After the disestablishment of the Church of Ireland Napier hoped to regain the lord chancellorship or receive a judicial post from Derby's third government of 1866–8, but lost out to more politically influential rivals. These intrigues, which included anonymous accusations in the press that Napier's deafness (which he did not attempt to disguise) was too severe to allow him to function effectively in public office, triggered a permanent breach with Whiteside. He was consoled by a baronetcy in March 1867, and in that year also became vice-chancellor of Trinity. In March 1868 he was appointed to the judicial committee of the privy council, where he served with distinction. In 1874 the Disraeli government temporarily entrusted the Irish lord chancellorship to three commissioners, led by Napier. His duties ended just before the death of his eldest son and de facto secretary in December 1874.
Napier never recovered from this blow; he and his wife could no longer bear to live in Dublin and moved to Kensington in London. In 1876 Whiteside died unreconciled with Napier, who was physically overcome with grief at the funeral. In 1878 Napier suffered a stroke, which increased his deafness and led him to resign from the general synod, the Trinity vice-chancellorship, the YMCA (all 1880), and the privy council (1881). He died 9 December 1882 at St Leonards on Sea, Sussex, and was buried 15 December at Mount Jerome cemetery, Dublin.

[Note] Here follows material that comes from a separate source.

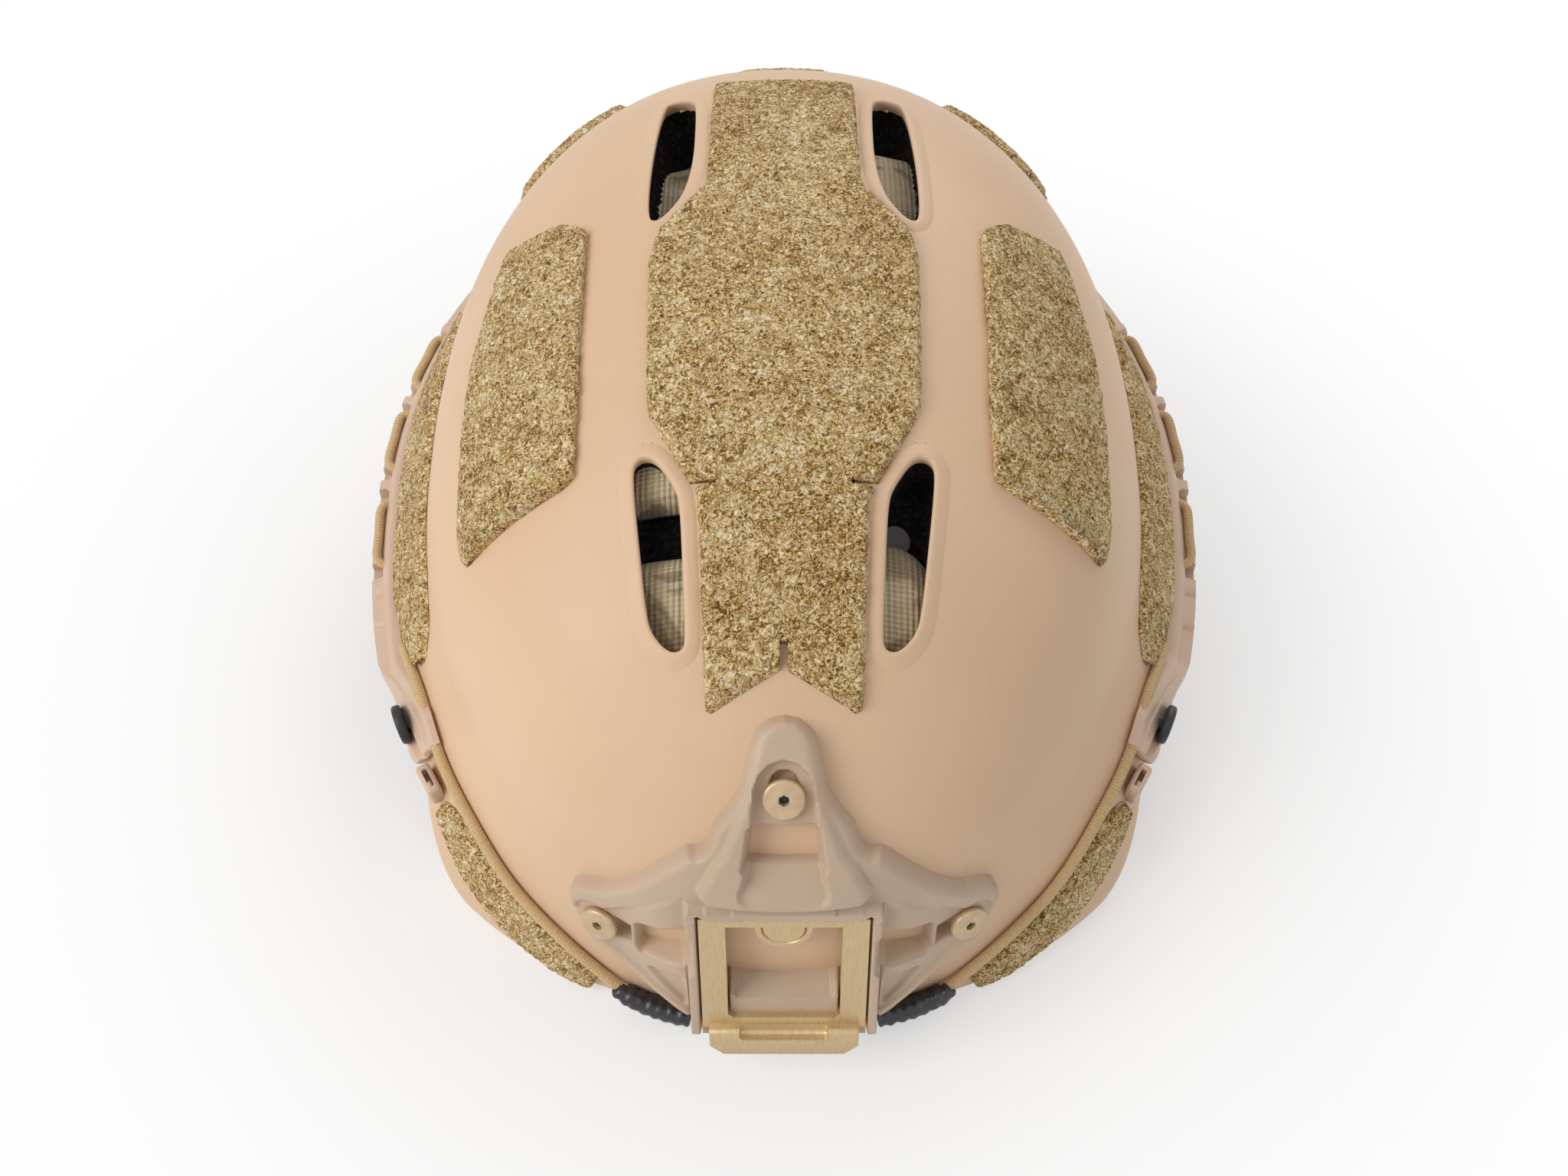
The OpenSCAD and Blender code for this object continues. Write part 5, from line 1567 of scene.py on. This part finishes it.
# %% Yoke pad
def yoke_cushion():
    def spot_at(u, v, w):
        az, z = mix(152.6, 207.4, v), mix(-47.6, -66.4, u)
        face = yoke_off(az) - YOKE_T - 0.3
        return standing(shell_point(az, z, mix(face - 0.5, face - 7 * crown_share(v, u) + 0.6, w)))

    return filled(shaped(spot_at, 18, 30), 0.0007)


pad = piece("yoke_pad_cushion", yoke_cushion(), knit_pad, body="yoke",
            instead=["yoke_pad"], sharp=180)

# %% [markdown]
# # Chin harness
# The webbing straps hang inside the rim from the rail screws and lie on the table, joined by two
# sliders, a side-release buckle and a padded cup. They are flat straps, so each is modelled directly.

# %% Webbing
STRAP_W, STRAP_T, STRAP_OFF = 19.0, 1.6, -WALL - 0.7 - 0.8
SLOPE = -math.tan(PITCH)
LIE = 0.5 + STRAP_T / 2
SLIDER_X, SLIDER_Y, SLIDER_H = 66.0, -12.0, 3.6


def table_point(x, y, h):
    return Vector((x, y, ground_z(y) + h / math.cos(PITCH)))


def strap(points, across, side=1, width=STRAP_W):
    path = smooth_route([Vector(p) for p in points], 10)
    widths = smooth_route([Vector(a).normalized() for a in across], 10)
    reach = lengths(path)
    rings = int(reach[-1] / 1.2)

    def at(row, mm):
        return found(row, reach, mm)

    frames = []
    for k in range(rings + 1):
        mm = reach[-1] * k / rings
        way = at(path, min(reach[-1], mm + 1)) - at(path, max(0, mm - 1))
        wide = at(widths, mm).normalized()
        frames.append((at(path, mm), wide, way.cross(wide).normalized()))

    def place(u, v, w):
        centre, wide, lift = frames[round(v * rings)]
        edge = rounding(min(u, 1 - u) * width + 0.25, 0.9)
        q = centre + wide * ((u - 0.5) * width) + lift * ((0.5 - w) * STRAP_T * edge)
        return standing((side * q.x, q.y, q.z))

    return shaped(place, 22, rings, (width, reach[-1]))


# %% The four straps of the harness
def shell_along(az, z):
    return Vector(shell_point(az + 2, z, STRAP_OFF)) - Vector(shell_point(az - 2, z, STRAP_OFF))


def harness_strap(az, drop, knees, turns, side):
    a, b = Vector(shell_point(az, EAR_Z + 10.5, STRAP_OFF)), Vector(shell_point(az, -26, STRAP_OFF))
    w = shell_along(az, -20)
    points = [a, b, b + Vector((-1.5, 0, -drop))]
    points += [table_point(b.x + dx, b.y + dy, h) for dx, dy, h in knees]
    points.append(table_point(SLIDER_X + 10.3, SLIDER_Y + (12 if az > 90 else -12), LIE))
    across = [w, w, (0, 1, SLOPE / 2)] + [(t, 1, SLOPE) for t in turns] + [(0, 1, SLOPE)]
    return strap(points, across, side)


STRAPS = [("front", 73, 8, [(-6, 1, 9), (-12, 3, LIE + 1.2), (-20, 9, LIE)], (0.05, 0.2, 0.4)),
          ("rear", 104, 14, [(-6, -2, 12), (-13, -5, LIE + 1.6), (-22, -19, LIE)], (-0.1, -0.3, -0.7))]
for side, side_name in SIDES:
    for end, az, drop, knees, turns in STRAPS:
        piece(f"{end}_web_{side_name}", harness_strap(az, drop, knees, turns, side), webbing,
              instead=[f"{end}_strap_{side_name}"], sharp=50)


# %% Sliders
def on_table(x, y, h):
    spot = standing(table_point(x, y, h))
    return lambda c: spot + Vector(c) / 1000


for side, side_name in SIDES:
    body = box((-10, -23, -SLIDER_H / 2), (10, 23, SLIDER_H / 2), 1.2, 4)
    for y in (-12, 12):
        middle_x = -4.5 * side
        body = cut_away(body, box((middle_x - 1.5, y - 7.6, -4), (middle_x + 1.5, y + 7.6, 4), 0.5))
    piece(f"slider_{side_name}", moved(body, on_table(side * SLIDER_X, SLIDER_Y, 0.4 + SLIDER_H / 2)),
          black_nylon, instead=[f"strap_slider_{side_name}"], sharp=35)

# %% Socket of the buckle
OVER = 0.4 + SLIDER_H + 0.4 + STRAP_T / 2
BUCKLE_X = 16.0
chin_line = on_table(BUCKLE_X, SLIDER_Y, OVER)


def buckle_socket():
    bm = box((-14.2, -13, -3.7), (10.2, 13, 3.7), 1.6, 4)
    bm = cut_away(bm, box((-7.5, -9.5, -2.2), (16, 9.5, 2.2), 0.4))
    for side in (-1, 1):
        bm = cut_away(bm, box((-5, side * 13 - 3, -1.9), (4.5, side * 13 + 3, 1.9), 0.6))
    bm = cut_away(bm, box((-12.4, -9.8, -6), (-10.2, 9.8, 6), 0.4))
    for k in range(4):
        bm = cut_away(bm, box((-5.2 + 2.2 * k, -5, 3.4), (-4.2 + 2.2 * k, 5, 6), 0.2))
    return bm


# %% The plug, and both halves in place
def buckle_plug():
    bar = box((10.6, -12.5, -3.2), (21.5, 12.5, 3.2), 1.3, 4)
    bar = cut_away(bar, box((14.5, -9.5, -6), (18.5, 9.5, 6), 0.5))
    parts = [bar, box((-5.5, -1.7, -1.5), (11.2, 1.7, 1.5), 0.5)]
    for side in (-1, 1):
        low, high = sorted((side * 6.0, side * 9.0))
        parts.append(box((-4.6, low, -1.8), (11.2, high, 1.8), 0.6, 4))
    return joined(parts)


piece("buckle_socket_body", moved(buckle_socket(), chin_line), black_nylon,
      instead=["buckle_socket"], sharp=35)
piece("buckle_plug_body", moved(buckle_plug(), chin_line), black_nylon, body="plug",
      instead=["buckle_plug"], sharp=35)


# %% The chin strap's two halves
def flat_strap(x0, x1):
    points = [table_point(mix(x0, x1, k / 6), SLIDER_Y, OVER) for k in range(7)]
    return strap(points, [(0, 1, SLOPE)] * 7)


piece("chin_web_plug", flat_strap(BUCKLE_X + 22, SLIDER_X + 8), webbing, body="plug",
      instead=["chin_strap_plug"], sharp=50)
piece("chin_web_socket", flat_strap(-SLIDER_X - 8, BUCKLE_X - 14.6), webbing,
      instead=["chin_strap_socket"], sharp=50)


# %% Chin cup
def chin_cushion():
    def place(u, v, w):
        x = mix(-49.4, -8.6, v)
        y = SLIDER_Y + mix(15.4, -15.4, u) * (0.75 + 0.25 * math.sin(math.pi * v))
        low = OVER + STRAP_T / 2 + 0.9
        channel = 0.9 * max(bump(v, c, 0.05) for c in (0.28, 0.5, 0.72))
        return standing(table_point(x, y, mix(low, low + 4.9 * crown_share(v, u) - channel, 1 - w)))

    return filled(shaped(place, 20, 26), 0.0006)


pad = piece("chin_cup_cushion", chin_cushion(), chin_padding, instead=["chin_cup"],
            sharp=180)

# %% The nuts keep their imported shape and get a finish
for holder in nodes["shroud_nuts"].material_slots:
    holder.material = steel.material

Napier's distinctively mid-Victorian Irish toryism combined the legal confessionalism of Eldon with the conservative administrative reformism of Peel. Although accusations of hypocrisy have some foundation (he was capable of greeting a candidate for judicial office with effusive expressions of sympathy while privately blocking his appointment), they largely reflect the difficulty (experienced on a much larger scale by Gladstone) of combining high religious and moral professions of principle with the constraints and compromises required for political effectiveness. His extreme political and religious views should not overshadow his genuine (and never completely fulfilled) gifts as jurist and administrator.